Yesterday, Advocate General Paolo Mengozzi of the EU’s Court of Justice indicated that in his opinion the EU needs to significantly renegotiate the agreement between Canada and the EU on the transfer and processing of Passenger Name Record data. That agreement is intended to provide a mechanism for the transfer of personal data of airline passengers from the EU to Canada for the purpose of combatting terrorism and other serious transnational crime. The CJEU was asked by the EU’s Parliament whether that agreement is compatible with the EU Treaties and Charter of Fundamental Rights “ … as regards the right of individuals to protection of personal data?”
Mengozzi’s opinion will now be considered by the CJEU, whose judgment will probably issue before the end of the year. Judgments of the ECJ do not automatically follow the opinions of its Advocate General; one recent study suggests that this happens about two-thirds of the time. But what is interesting and very useful about Mengozzi’s opinion is that he analyses the previous decisions of the ECJ in Digital Rights Ireland and Schrems and generates what is effectively a checklist of provisions that should or should not appear in an agreement such as this. Provisions that should appear include: clear definitions of the data to be processed; an exhaustive list of the relevant transnational crimes; clear specification of the authorities processing the data; limitations on the number of persons who can be targeted by the system; retention periods objectively justified; the potential for courts to review requests for data processed under the agreement; supervision by an independent authority; and, requests for access, rectification and annotation may be made.
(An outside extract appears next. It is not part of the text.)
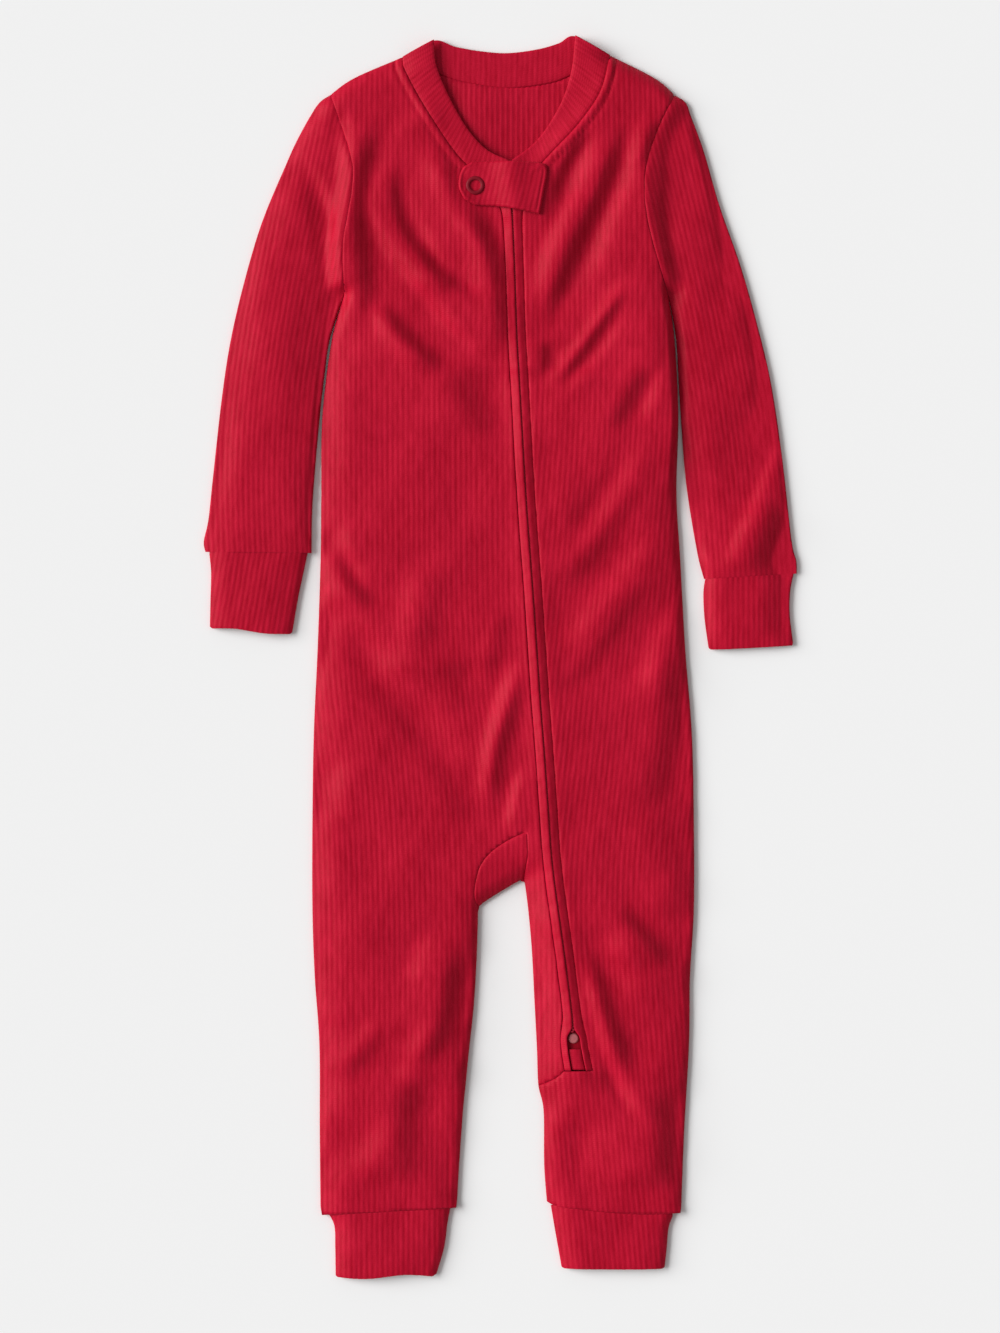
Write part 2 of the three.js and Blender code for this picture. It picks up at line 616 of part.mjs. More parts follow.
// Sleeves
const sleeveForm = { wall: CLOTH, edge: EDGE_TOP, loft: SLEEVE_LOFT, table: SLEEVE_FOLDS };
add('sleeve_right', tube({
  ...sleeveForm,
  side: 1,
  drift: RIB_DRIFT.sleeveRight,
  outer: line([
    [-86.9, 290.8], [-92.6, 286.8], [-98, 278.6], [-104.2, 267.2], [-109, 256.7], [-122, 225.7],
    [-131.3, 194.7], [-138.5, 163.8], [-143.2, 132.8], [-147.8, 91.5], [-150, 71], [-152.4, 60],
    [-151.5, 54.6],
  ], 2),
  inner: line([[-79.5, 188], [-87, 165], [-90.2, 145], [-92.5, 125], [-96, 81], [-96.6, 54]], 2),
  upperEnd: armholeRight,
  lowerEnd: [],
  past: [[-60, 240]],
}));
add('sleeve_left', tube({
  ...sleeveForm,
  side: -1,
  drift: RIB_DRIFT.sleeveLeft,
  outer: line([
    [91.1, 290.6], [96.8, 286.8], [99.6, 279.5], [106, 262], [114.3, 233.4], [125.1, 202.5],
    [133.9, 171.5], [141.1, 140.6], [146.8, 102], [151.5, 60.6], [154, 50], [154.2, 43.4],
  ], 2),
  inner: line([[87.5, 188], [92.2, 165], [94, 133], [97.5, 91.5], [102.5, 55.4], [106.2, 40.6]], 2),
  upperEnd: armholeLeft,
  lowerEnd: [],
  past: [[60, 240]],
}));

// Cuffs
const cuffForm = { wall: CUFF_WALL, edge: CUFF_EDGE, loft: CUFF_LOFT, drift: RIB_DRIFT.straight };
add('sleeve_cuff_right', tube({
  ...cuffForm,
  side: 1,
  drift: RIB_DRIFT.cuffRight,
  outer: line([[-149.6, 54.6], [-148.6, 44], [-148.9, 30], [-149.2, 16]], 2),
  inner: line([[-98.6, 54], [-101.4, 41], [-103.5, 31], [-106.6, 13]], 2),
  upperEnd: [],
  lowerEnd: line([[-148, 15], [-136, 14.8], [-121, 12.4], [-108, 12.1]], 2),
}));
add('sleeve_cuff_left', tube({
  ...cuffForm,
  side: -1,
  outer: line([[152.6, 43.3], [150.8, 34], [150.6, 22], [152.3, 7.4]], 2),
  inner: line([[106.8, 40.6], [105.9, 33], [106.5, 20], [108.6, 4.8]], 2),
  upperEnd: [],
  lowerEnd: line([[151.8, 6.2], [136.5, 5.2], [119, 4.3], [110, 4.1]], 2),
}));
add('leg_cuff_right', tube({
  ...cuffForm,
  side: 1,
  outer: line([[-87.6, -287.8], [-84.8, -294], [-84.4, -305], [-84.2, -319.4]], 2),
  inner: line([[-24.8, -284.4], [-26.3, -292], [-28.1, -305], [-32, -318.4]], 2),
  upperEnd: [],
  lowerEnd: line([[-83.2, -320.2], [-68, -320.9], [-49, -318.8], [-34, -319.7]], 2),
}));
add('leg_cuff_left', tube({
  ...cuffForm,
  side: -1,
  drift: RIB_DRIFT.legCuffLeft,
  outer: line([[90.6, -287.7], [88, -294.5], [87, -305], [85.9, -315]], 2),
  inner: line([[27, -283], [29.4, -297], [31, -306], [32.6, -315]], 2),
  upperEnd: backwards(hemLeft.filter(([x]) => x > 28 && x < 89.5)),
  lowerEnd: line([[84.8, -315.8], [60, -316], [34, -315.7]], 2),
}));

// Collar: a folded rib band, whose ribs run across it. Its two front stretches lie on the ends of
// the back one at the shoulders and meet under the snap tab.
function collarTop(x, y) {
  const fromBack = Math.min(...COLLAR.backEnds.map(([ax, ay]) => Math.hypot(x - ax, y - ay)));
  const risen = smoothstep((fromBack - COLLAR.riseFrom) / COLLAR.riseOver);
  return COLLAR.shoulderTop + (COLLAR.top - COLLAR.shoulderTop) * risen + zipRidge(x, y);
}

// Evenly spaced places along a line
function spaced(points, count, from = 0, to = 1) {
  const path = new THREE.CurvePath();
  for (let i = 1; i < points.length; i++) {
    path.add(new THREE.LineCurve(new THREE.Vector2(...points[i - 1]), new THREE.Vector2(...points[i])));
  }
  return Array.from({ length: count + 1 }, (_, i) => path.getPointAt(from + ((to - from) * i) / count));
}

function collarBand(seam, fold, { from, to, top, under }) {
  const length = new THREE.SplineCurve(seam.map(([x, y]) => new THREE.Vector2(x, y))).getLength();
  const count = 2 * Math.round((length * (to - from)) / RIB_PITCH);
  const seams = spaced(seam, count, from, to);
  const folded = spaced(fold, count, from, to);
  return sweep(seams.map((p, i) => {
    const rib = (i % 2 ? 0.5 : -0.5) * RIB_RELIEF;
    const a = p.clone().lerp(folded[i], SEAM_GAP / p.distanceTo(folded[i]));
    const b = folded[i];
    return [
      [a.x, a.y, under(a.x, a.y)], [b.x, b.y, under(b.x, b.y)],
      [b.x, b.y, top(b.x, b.y) + rib - COLLAR.roundOff], [a.x, a.y, top(a.x, a.y) + rib],
    ];
  }));
}

const frontBand = { from: 0, to: 0.985, top: collarTop, under: (x, y) => collarTop(x, y) - COLLAR.front };
add('collar_front_right', collarBand(neckRight, neckOpenRight, frontBand));
add('collar_front_left', collarBand(neckLeft, neckOpenLeft, frontBand));
add('collar_back', collarBand(backNeck, backCollarTop, {
  from: 0.05, to: 0.95, top: () => COLLAR.back, under: () => 0,
}));

// Zip: stations down its middle line, and what each piece holds there
const zipLevels = [];
for (let i = 1; i < ZIP.length; i++) {
  const [a, b] = [ZIP[i - 1].y, ZIP[i].y];
  const parts = Math.ceil((a - b) / ZIP_STATION);
  for (let k = 0; k < parts; k++) zipLevels.push(a + ((b - a) * k) / parts);
}
const coilTop = SLIDER.y - SLIDER.long / 2 - 2 * SEAM_GAP;
const coilBottom = STOP.y + STOP.radius + 2 * SEAM_GAP;
zipLevels.push(ZIP.at(-1).y, coilTop, coilTop - COIL.taper, coilBottom + COIL.taper, coilBottom);
zipLevels.sort((a, b) => b - a);
zipLevels[0] -= SEAM_GAP;
const bandTop = (x, y) => bodyTop(x, y) + BAND_PROUD;
const tapeTop = (x, y) => bandTop(x, y) - BAND_THICK - 1.5 * SEAM_GAP;

function zipBand(side) {
  return sweep(zipLevels.map((y) => {
    const place = (across, down) => {
      const x = zipX(y) + side * (zipSlit(y) + across * BAND_WIDTH);
      return [x, y, bandTop(x, y) - down];
    };
    return [
      place(0, BAND_THICK), place(0, 0.5), place(0.35, 0), place(0.75, 0), place(1, 0.5),
      place(1, BAND_THICK),
    ];
  }));
}

add('zip_band_right', zipBand(-1));
add('zip_band_left', zipBand(1));

add('zip_tape', sweep(zipLevels.map((y) => {
  const half = zipSlit(y) + BAND_WIDTH - TAPE_INSET;
  const rise = y < coilTop && y > coilBottom ? COIL.rise : COIL.least;
  const place = (across, up) => [zipX(y) + across, y, tapeTop(zipX(y) + across, y) + up];
  return [
    place(-half, 0), place(-COIL.foot, 0), place(-COIL.top, rise), place(COIL.top, rise),
    place(COIL.foot, 0), place(half, 0), place(half, -TAPE_THICK), place(-half, -TAPE_THICK),
  ];
})), { colour: '#8f1228' });

// The highest that a face stands under a round or square footprint
function highest(face, x, y, reach) {
  let best = -Infinity;
  for (let i = -4; i <= 4; i++) {
    for (let j = -4; j <= 4; j++) best = Math.max(best, face(x + (i / 4) * reach, y + (j / 4) * reach));
  }
  return best;
}

function turned(profile, sides) {
  const geometry = new THREE.LatheGeometry(profile.map(([r, z]) => new THREE.Vector2(r, z)), sides);
  geometry.rotateX(Math.PI / 2);
  return fromGeometry(geometry);
}

// The slider, closed at the top of the zip and hidden by the tab
const sliderX = zipX(SLIDER.y);
const sliderShape = new THREE.Shape([
  [-0.5, -0.32], [-0.34, -0.5], [0.34, -0.5], [0.5, -0.32], [0.5, 0.3], [0.3, 0.5], [-0.3, 0.5], [-0.5, 0.3],
].map(([x, y]) => new THREE.Vector2(x * SLIDER.wide, y * SLIDER.long)));
const sliderGeometry = new THREE.ExtrudeGeometry(sliderShape, { depth: SLIDER.high, bevelEnabled: false });
const sliderFloor = highest(tapeTop, sliderX, SLIDER.y, SLIDER.long / 2) + SEAM_GAP;
const metal = { colour: '#a8283a', roughness: 0.45, metalness: 0.3 };
add('zip_slider', fromGeometry(sliderGeometry).translate(sliderX, SLIDER.y, sliderFloor), metal);

// The round stop at the bottom of the zip, and the patch below it
const stopX = zipX(STOP.y);
const stopFloor = highest(tapeTop, stopX, STOP.y, STOP.radius) + SEAM_GAP;
const stopProfile = [[0, 0], [1, 0], [1, 0.45], [0.8, 0.72], [0.45, 0.85], [0, 0.88]]
  .map(([r, z]) => [r * STOP.radius, z * STOP.high]);
add('zip_bottom_stop', turned(stopProfile, 16).translate(stopX, STOP.y, stopFloor), metal);
add('zip_end_patch', sweep([0, 0.33, 0.67, 1].map((t) => {
  const y = PATCH.top + (PATCH.bottom - PATCH.top) * t;
  const half = zipSlit(y) - SEAM_GAP;
  const place = (across, up) => [zipX(y) + across, y, tapeTop(zipX(y) + across, y) + up];
  return [
    place(-half, 2 * SEAM_GAP), place(half, 2 * SEAM_GAP), place(half, PATCH.rise * 0.75),
    place(half * 0.6, PATCH.rise), place(-half * 0.6, PATCH.rise), place(-half, PATCH.rise * 0.75),
  ];
})));

// Snap tab over the top of the zip
function tabUnder(x, y) {
  const overBands = TAB.overZip * Math.exp(-(((x - zipX(y)) / TAB.zipSpread) ** 2));
  const overBody = bodyTop(x, y) + TAB.overCloth + overBands;
  const overCollar = Math.max(overBody, collarTop(x, y) + TAB.overCollar);
  return overBody + (overCollar - overBody) * smoothstep((y - TAB.collarFrom) / TAB.collarOver);
}
const tabOutline = closed(
  line([[-17.5, 236], [-20.4, 242], [-20.2, 248], [-18.3, 252.5], [-13.5, 255.6]], 2),
  line([[1, 255.8], [21, 254.8], [25, 251.5], [23.4, 240], [21.4, 228.3]], 2),
  line([[13, 230.2], [0, 232.4], [-12, 233.2]], 2),
);
const tabTop = (x, y) => tabUnder(x, y) + TAB.thick;
const tabForm = { top: tabTop, under: tabUnder, step: TAB.insideStep };
add('snap_tab', cutPiece(tabOutline, { drift: RIB_DRIFT.tab, ...tabForm }));

const snapFloor = highest(tabTop, SNAP.x, SNAP.y, SNAP.outer * 0.8) + RIB_RELIEF / 2 + SEAM_GAP;
const snapProfile = [
  [SNAP.inner, 0], [SNAP.outer, 0], [SNAP.outer, SNAP.high * 0.6], [SNAP.outer - 0.5, SNAP.high],
  [SNAP.inner + 0.4, SNAP.high], [SNAP.inner, SNAP.high * 0.6], [SNAP.inner, 0],
];
add('snap_ring', turned(snapProfile, 20).translate(SNAP.x, SNAP.y, snapFloor), metal);

// The origin is at the middle of the underside
const box = new THREE.Box3().setFromObject(pajama);
const middle = box.getCenter(new THREE.Vector3());
pajama.position.set(-middle.x, -middle.y, -box.min.z);
pajama.updateMatrixWorld(true);

export default pajama;
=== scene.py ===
"""A onesie pajama for a one-year-old, of fine rib knit, laid flat on its back with the zip up.

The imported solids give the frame. Each cloth piece is made again as a thin shell on the same lines,
with every rib, fold and seam in its mesh. Work is in millimetres, in the part's source frame, and
the meshes are moved and scaled to the frame's metres at the end. Right and left are the wearer's.
"""
import math

import bmesh
import bpy
import numpy as np
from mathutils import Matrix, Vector


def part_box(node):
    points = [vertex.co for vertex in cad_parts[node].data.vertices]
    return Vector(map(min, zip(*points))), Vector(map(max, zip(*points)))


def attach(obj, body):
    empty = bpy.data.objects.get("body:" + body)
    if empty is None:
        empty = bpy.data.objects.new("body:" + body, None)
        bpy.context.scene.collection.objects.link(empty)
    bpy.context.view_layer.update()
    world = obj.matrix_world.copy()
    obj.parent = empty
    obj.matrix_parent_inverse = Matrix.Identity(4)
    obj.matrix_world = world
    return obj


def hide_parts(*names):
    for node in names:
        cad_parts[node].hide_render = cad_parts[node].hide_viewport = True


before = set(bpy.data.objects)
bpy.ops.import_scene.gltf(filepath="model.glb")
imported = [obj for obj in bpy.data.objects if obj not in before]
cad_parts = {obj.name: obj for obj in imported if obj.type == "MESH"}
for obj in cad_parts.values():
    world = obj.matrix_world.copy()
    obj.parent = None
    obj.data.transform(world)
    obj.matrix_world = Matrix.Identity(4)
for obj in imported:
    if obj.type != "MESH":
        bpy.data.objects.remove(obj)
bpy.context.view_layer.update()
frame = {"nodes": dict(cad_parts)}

MM = 0.001
PHOTO_MM = 0.516  # one pixel of the view, and the pixel at the source frame's origin
PHOTO_ORIGIN = (498.5, 657.5)

RIB_PITCH = 2.7
RIB_RELIEF = 0.13
CLOTH = 1.2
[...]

Provisions that Mengozzi thinks should not appear include: provisions allowing for the processing of data for purposes other than combatting terrorism and other serious transnational crime; provisions allowing for the processing of sensitive personal data; the conferral of broad powers of disclosure on the Canadian authorities; lengthy (five-year) retention periods without an objective justification, and allowing for the transfer of data to third countries without any restriction upon subsequent transfers to other countries.
This opinion comes at a time when the rules that apply to transfers of personal data outside the EU are rapidly evolving. The EU Commission has just agreed and given effect to a new Privacy Shield with the U.S. government, which allows EU controllers to continue to transfer personal data to appropriate U.S. entities. It is anticipated that the Privacy Shield will be challenged before the CJEU; the only question is when. Other data transfer mechanisms are also under review. The Irish High Court is currently considering whether to ask questions of the EU about Standard Contractual Clauses, which are a different transfer mechanism. And in Davis the ECJ has been asked to consider the application of its judgment in Digital Rights Ireland to the data retention laws of EU Member States.
Canada, of course, is not the U.S., but it must be assumed that the CJEU will apply the same standards to transfers to one country as it applies to the other. Final judgment in this case and that of Davis should provide a clear picture of how the CJEU thinks about the processing of personal data for purposes of combatting terrorism and other serious crime. It would be useful to have such a picture before the law changes again in May 2018, which the General Data Protection Regulation or will apply.
This will assert a global jurisdiction for the EU’s data protection laws; that change may have a significant impact on agreements such as this and the Privacy Shield.